2.8 Connectivity between Universities, the NHS and Industry in Scotland
Scotland has a strong international profile in life sciences and medicine, with significant MRC and EU grant portfolios and national pooling initiatives. It is also home to leading international institutions in informatics and bioinformatics. The Scottish Government has long recognised the importance of the life science sector to national economic development. Universities in Scotland have built strong long standing partnerships with the NHS, both at the level of local NHS Boards and nationally. SHIP itself is a good example of collaboration between leading universities and NHS NSS. Interaction between the universities and NHS and other centres of excellence in Scotland and the UK will be essential to facilitate the development of new clinical information systems to record and analyse the new genetic datasets and other biologic data as they emerge.
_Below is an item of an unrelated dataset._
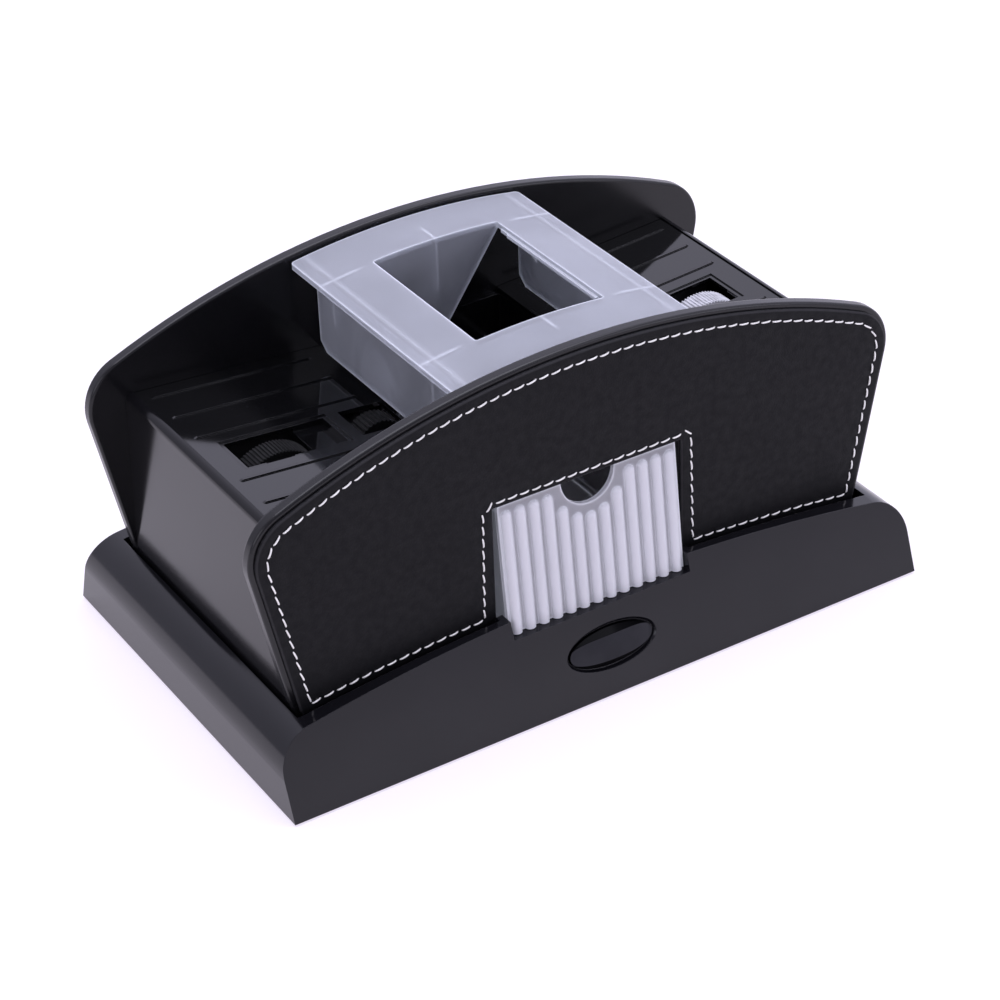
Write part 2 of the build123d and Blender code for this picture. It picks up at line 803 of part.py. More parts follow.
def centre_distance(teeth, other_teeth):
    return gear_module * (teeth + other_teeth) / 2


idler_axle = circle_meeting(
    feed_axle,
    centre_distance(feed_teeth, idler_small_teeth),
    ejector_axle,
    centre_distance(ejector_teeth, idler_small_teeth),
)
pinion_distance = centre_distance(idler_large_teeth, pinion_teeth)
motor_axle = (
    idler_axle[0] + motor_offset_x,
    idler_axle[1] - sqrt(pinion_distance**2 - motor_offset_x**2),
)

idler_angle = 0.0
feed_angle = meshing_angle(idler_axle, idler_small_teeth, idler_angle, feed_axle, feed_teeth)
ejector_angle = meshing_angle(
    idler_axle, idler_small_teeth, idler_angle, ejector_axle, ejector_teeth
)
pinion_angle = meshing_angle(idler_axle, idler_large_teeth, idler_angle, motor_axle, pinion_teeth)



def drive_frame():
    """Moulded cradle: two bearing plates joined by a floor."""
    outer_x, inner_x = frame_x
    outline = polygon(
        (outer_x, side_floor_z), (outer_x, 86.3), (inner_x, 81.6), (inner_x, side_floor_z)
    )
    frame = block(outer_x, inner_x, frame_front_y[0], frame_back_y[1], side_floor_z, frame_floor_top)
    frame += along_y(outline, *frame_front_y)
    frame += along_y(outline, *frame_back_y)
    for axle in (feed_axle, ejector_axle):
        frame -= rod_y(*axle, bush_radius, -30, 30)
    frame -= rod_y(*idler_axle, axle_radius, 0, 30)
    frame -= rod_y(*motor_axle, motor_boss_radius + running_clearance, 0, 30)
    for offset_x in motor_screw_offsets:
        frame -= rod_y(motor_axle[0] + offset_x, motor_axle[1], 1.1, 0, 30)
    # openings that lighten the front plate
    for x, z in ((-68, 46), (-90, 46), (-66, 68)):
        frame -= rod_y(x, z, 8, -30, 0)
    for x, y in frame_screw_places:
        frame -= rod_z(x, y, pilot_radius, 20, 30)
    return frame


def frame_screws():
    """Screws that hold both drive frames down on the shell's floor."""
    screws = []
    for x, y in frame_screw_places:
        screw = rod_z(x, y, 2.4, frame_floor_top, frame_floor_top + 1.4)
        screws.append(screw + rod_z(x, y, 1.05, side_floor_z - 1.8, frame_floor_top))
    return group(screws)


def shaft_bushes():
    """Flanged bushes at both ends of the feed shaft and the ejector shaft."""
    bushes = []
    for axle in (feed_axle, ejector_axle):
        for low, high, outside in ((*frame_front_y, -1), (*frame_back_y, 1)):
            bush = rod_y(*axle, bush_radius, low, high)
            flange_face = low if outside < 0 else high
            flange = sorted((flange_face, flange_face + 0.7 * outside))
            bush += rod_y(*axle, bush_radius + 0.9, *flange)
            bush -= rod_y(*axle, axle_radius + running_clearance, -40, 40)
            bushes.append(bush)
    return group(bushes)


def idler_pin():
    """Fixed pin through the back plate, with a head at each end."""
    head_radius = 3.2
    pin = rod_y(*idler_axle, axle_radius, 12.8, 26.6)
    pin += rod_y(*idler_axle, head_radius, 26.4, 27.8)
    return pin + rod_y(*idler_axle, head_radius, 12.6, frame_back_y[0])


def idler_gear():
    """Compound gear: the small one meets both rollers' gears, the large one the pinion."""
    small = along_y(gear_outline(idler_axle, idler_small_teeth, idler_angle), *small_gear_y)
    large = along_y(gear_outline(idler_axle, idler_large_teeth, idler_angle), *large_gear_y)
    hub = rod_y(*idler_axle, 5.0, frame_back_y[1] + 0.2, 26.2)
    return small + large + hub - rod_y(*idler_axle, axle_radius + running_clearance, 0, 40)


def shaft_gear(axle, teeth, tooth_angle):
    gear = along_y(gear_outline(axle, teeth, tooth_angle), *small_gear_y)
    return gear - rod_y(*axle, axle_radius, 0, 40)


def knurled_tyre(axle, radius, inner_radius, span, ridges):
    """Rubber tread with ridges along its width."""
    points = []
    for ridge in range(ridges):
        middle = 2 * pi * ridge / ridges
        quarter = 2 * pi / ridges / 4
        groove = radius - ridge_depth
        profile = ((groove, -1.5), (radius, -0.6), (radius, 0.6), (groove, 1.5))
        for reach, offset_steps in profile:
            angle = middle + offset_steps * quarter
            points.append((axle[0] + reach * cos(angle), axle[1] + reach * sin(angle)))
    return along_y(polygon(*points), *span) - rod_y(*axle, inner_radius, -40, 40)


def roller_shaft(axle):
    return rod_y(*axle, axle_radius, frame_front_y[0] - 1.4, small_gear_y[1] + 0.4)


def roller_hub(axle, rim_radius, span, sleeve_radius):
    """A rim under the tyre, on a sleeve that fills the space between the bushes."""
    hub = rod_y(*axle, rim_radius, *span)
    hub += rod_y(*axle, sleeve_radius, frame_front_y[1] + 0.3, frame_back_y[0] - 0.3)
    return hub - rod_y(*axle, axle_radius, -40, 40)


def feed_hub():
    """The feed roller's hub, lightened by a ring of holes."""
    hub = roller_hub(feed_axle, feed_rim_radius, feed_roller_y, 4.6)
    hole_count, hole_circle, hole_radius = 5, 8.7, 2.6
    for step in range(hole_count):
        angle = 2 * pi * step / hole_count
        x = feed_axle[0] + hole_circle * cos(angle)
        z = feed_axle[1] + hole_circle * sin(angle)
        hub -= rod_y(x, z, hole_radius, -40, 40)
    return hub


def motor_can():
    """A flat-sided motor with its bearing boss, brush cap and terminals."""
    can = rod_y(*motor_axle, motor_radius, motor_back_y, frame_back_y[0])
    x, z = motor_axle
    flat_half = 9.6
    can &= block(x - 20, x + 20, -40, 40, z - flat_half, z + flat_half)
    can += rod_y(*motor_axle, motor_boss_radius, frame_back_y[0] - 0.5, frame_back_y[1] - 0.4)
    can -= rod_y(*motor_axle, motor_shaft_radius + running_clearance, 2, 30)
    for offset_x in motor_screw_offsets:
        can -= rod_y(x + offset_x, z, 0.9, 10, 30)
    can += rod_y(*motor_axle, 5.0, motor_back_y - 1.6, motor_back_y)
    tab_end = motor_back_y - 1.8
    for tab_x in (x - 7.5, x + 7.5):
        can += block(tab_x - 1, tab_x + 1, tab_end, motor_back_y, z - 0.3, z + 0.3)
    return can


def motor_shaft():
    return rod_y(*motor_axle, motor_shaft_radius, 3, large_gear_y[1] + 0.6)


def motor_pinion():
    pinion = along_y(gear_outline(motor_axle, pinion_teeth, pinion_angle), *large_gear_y)
    return pinion - rod_y(*motor_axle, motor_shaft_radius, 0, 40)


def motor_screws():
    """Two screws through the back plate into the motor's face."""
    screws = []
    seat = frame_back_y[1]
    for offset_x in motor_screw_offsets:
        x, z = motor_axle[0] + offset_x, motor_axle[1]
        screw = rod_y(x, z, 1.8, seat, seat + 0.7)
        screws.append(screw + rod_y(x, z, 0.85, 10.5, seat))
    return group(screws)


# ---------------------------------------------------------------- batteries
def battery_holder():
    """A box over the cells, open underneath, with low walls between them."""
    x0, x1 = holder_x
    wall = holder_wall
    top = side_floor_z - 4
    holder = block(x0, x1, -holder_half_y, holder_half_y, bottom_cover_top, top)
    holder -= block(
        x0 + wall, x1 - wall, wall - holder_half_y, holder_half_y - wall, 0, top - wall
    )
    for left, right in zip(cell_xs, cell_xs[1:]):
        middle = (left + right) / 2
        holder += block(middle - 0.3, middle + 0.3, -22, 22, cell_z + 5, top - wall + 0.2)
    return holder


def cell_direction(index):
    """Neighbouring cells lie head to tail."""
    return 1 if index % 2 == 0 else -1


def battery_cells():
    cells = []
    for index, x in enumerate(cell_xs):
        way = cell_direction(index)
        body = rod_y(x, cell_z, cell_radius, -cell_half_length, cell_half_length)
        nub = sorted((way * cell_half_length, way * (cell_half_length + cell_nub_length)))
        cells.append(body + rod_y(x, cell_z, 2.6, *nub))
    return group(cells)


def battery_contacts():
    """A flat tab at each cell's nub and a cone spring at its other end."""
    contacts = []
    inner_y = holder_half_y - holder_wall
    tab_face = inner_y - 0.5
    tab_half = 5.0
    for index, x in enumerate(cell_xs):
        way = cell_direction(index)
        across = (x - tab_half, x + tab_half)
        upright = (cell_z - tab_half, cell_z + tab_half)
        tab = block(*across, *sorted((way * tab_face, way * inner_y)), *upright)
        bump = sorted((way * (cell_half_length + cell_nub_length), way * tab_face))
        contacts.append(tab + rod_y(x, cell_z, 2.2, *bump))
        tab = block(*across, *sorted((-way * tab_face, -way * inner_y)), *upright)
        length = tab_face - cell_half_length
        cone = Cone(4.2, 2.2, length)
        turn = Rot(90 * way, 0, 0)
        cone = Pos(x, -way * (cell_half_length + length / 2), cell_z) * turn * cone
        contacts.append(tab + cone)
    return group(contacts)


# ---------------------------------------------------------------- write every node
def main():
    os.makedirs("parts", exist_ok=True)
    single = {
        "base_housing": base_housing,
        "base_bottom_cover": base_bottom_cover,
        "battery_door": battery_door,
        "rubber_feet": rubber_feet,
        "bottom_screws": bottom_screws,
        "body_shell": body_shell,
        "panel_screws": panel_screws,
        "frame_screws": frame_screws,
        "top_cover": top_cover,
        "card_drawer": card_drawer,
        "start_button": start_button,
        "button_spring": button_spring,
        "switch_bracket": switch_bracket,
        "bracket_screws": bracket_screws,
        "start_switch": start_switch,
        "switch_plunger": switch_plunger,
        "battery_holder": battery_holder,
        "battery_cells": battery_cells,
        "battery_contacts": battery_contacts,
    }
    for name, make in single.items():
        save(name, make())

    save("side_panel_front", side_panel(-1, cutout=True))
    save("side_panel_back", side_panel(1, cutout=False))
    save("leather_pad_front", leather_pad(-1, cutout=True))
    save("leather_pad_back", leather_pad(1, cutout=False))

    feed_gear = shaft_gear(feed_axle, feed_teeth, feed_angle)
    ejector_gear = shaft_gear(ejector_axle, ejector_teeth, ejector_angle)
    one_per_side = {
        "feed_platform": feed_platform_left(),
        "drive_frame": drive_frame(),
        "shaft_bushes": shaft_bushes(),
        "idler_pin": idler_pin(),
        "idler_gear": idler_gear(),
        "feed_shaft": roller_shaft(feed_axle),
        "feed_hub": feed_hub(),
        "feed_tyre": knurled_tyre(
            feed_axle, feed_roller_radius, feed_rim_radius, feed_roller_y, feed_ridges
        ),
        "feed_gear": feed_gear,
        "ejector_shaft": roller_shaft(ejector_axle),
        "ejector_hub": roller_hub(ejector_axle, ejector_rim_radius, ejector_roller_y, 3.8),
        "ejector_tyre": knurled_tyre(
            ejector_axle, ejector_roller_radius, ejector_rim_radius, ejector_roller_y, ejector_ridges
        ),
        "ejector_gear": ejector_gear,
        "motor_can": motor_can(),
        "motor_shaft": motor_shaft(),
        "motor_pinion": motor_pinion(),
        "motor_screws": motor_screws(),
    }
    for name, shape in one_per_side.items():
        save(f"{name}_left", shape)
        save(f"{name}_right", mirror(shape, about=Plane.YZ))


if __name__ == "__main__":
    main()
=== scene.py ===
"""Looks for the card shuffler: materials, stitched leather panels, light and camera.
"""

import json
import math
import random

import bmesh
import bpy
from mathutils import Matrix, Vector, noise
from mathutils.geometry import delaunay_2d_cdt


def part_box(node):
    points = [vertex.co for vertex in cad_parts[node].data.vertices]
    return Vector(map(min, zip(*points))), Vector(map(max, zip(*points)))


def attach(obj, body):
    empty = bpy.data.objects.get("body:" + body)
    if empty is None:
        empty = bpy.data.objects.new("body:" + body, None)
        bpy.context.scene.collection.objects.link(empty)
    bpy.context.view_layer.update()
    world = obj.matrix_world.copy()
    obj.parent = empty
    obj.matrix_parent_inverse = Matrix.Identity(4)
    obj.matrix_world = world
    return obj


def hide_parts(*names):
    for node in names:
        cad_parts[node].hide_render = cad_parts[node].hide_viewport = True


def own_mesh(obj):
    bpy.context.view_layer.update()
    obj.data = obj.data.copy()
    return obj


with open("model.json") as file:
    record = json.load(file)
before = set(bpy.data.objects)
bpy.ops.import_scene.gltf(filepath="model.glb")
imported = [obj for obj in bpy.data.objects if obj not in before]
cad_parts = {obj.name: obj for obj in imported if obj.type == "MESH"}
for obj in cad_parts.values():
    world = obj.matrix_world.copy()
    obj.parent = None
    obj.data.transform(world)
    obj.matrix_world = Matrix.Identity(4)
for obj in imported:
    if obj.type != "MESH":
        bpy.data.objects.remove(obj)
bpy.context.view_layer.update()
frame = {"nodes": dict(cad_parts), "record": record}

nodes = frame["nodes"]
MM = 0.001
RANGE_SOCKETS = ("From Min", "From Max", "To Min", "To Max")
# outwards from the drawer's sloping front, and from the base's front face where the button sits
DRAWER_NORMAL = (0, -0.9939, 0.1102)
BUTTON_NORMAL = (0, -0.9439, 0.3304)
random.seed(11)


# ---------------------------------------------------------------- camera
CAMERA_PLACE = Vector((-0.4440, -0.7375, 0.5919))
CAMERA_RIGHT = Vector((0.84479, -0.53406, -0.03070))
CAMERA_UP = Vector((0.31183, 0.44512, 0.83939))
FOCAL_LENGTH = 106.2
SENSOR_WIDTH = 36.0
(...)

Scotland has also recently committed substantial funds to innovation centres in digital healthcare and stratified medicine (led by informatics and medical scientists).
The potential for Scotland to be world-leading in health and biomedical informatics was acknowledged by the Council of Economic Advisers First Annual Chair's Report to the First Minister published on 28th March 2013[28]: This supported the development of a Health and Biomedical Informatics Research Strategy for Scotland and the creation of a Scottish Health and Biomedical Informatics Research Institute, which would focus on addressing the challenges of handling the linking of medical and genetic information and other heterogeneous data types in order to maximise the value of these unique sources of information across Scotland. It emphasised that in order to strengthen Scotland's international position in this area there should be a clear link between the ambitions and milestones set out in the Strategy and its funding.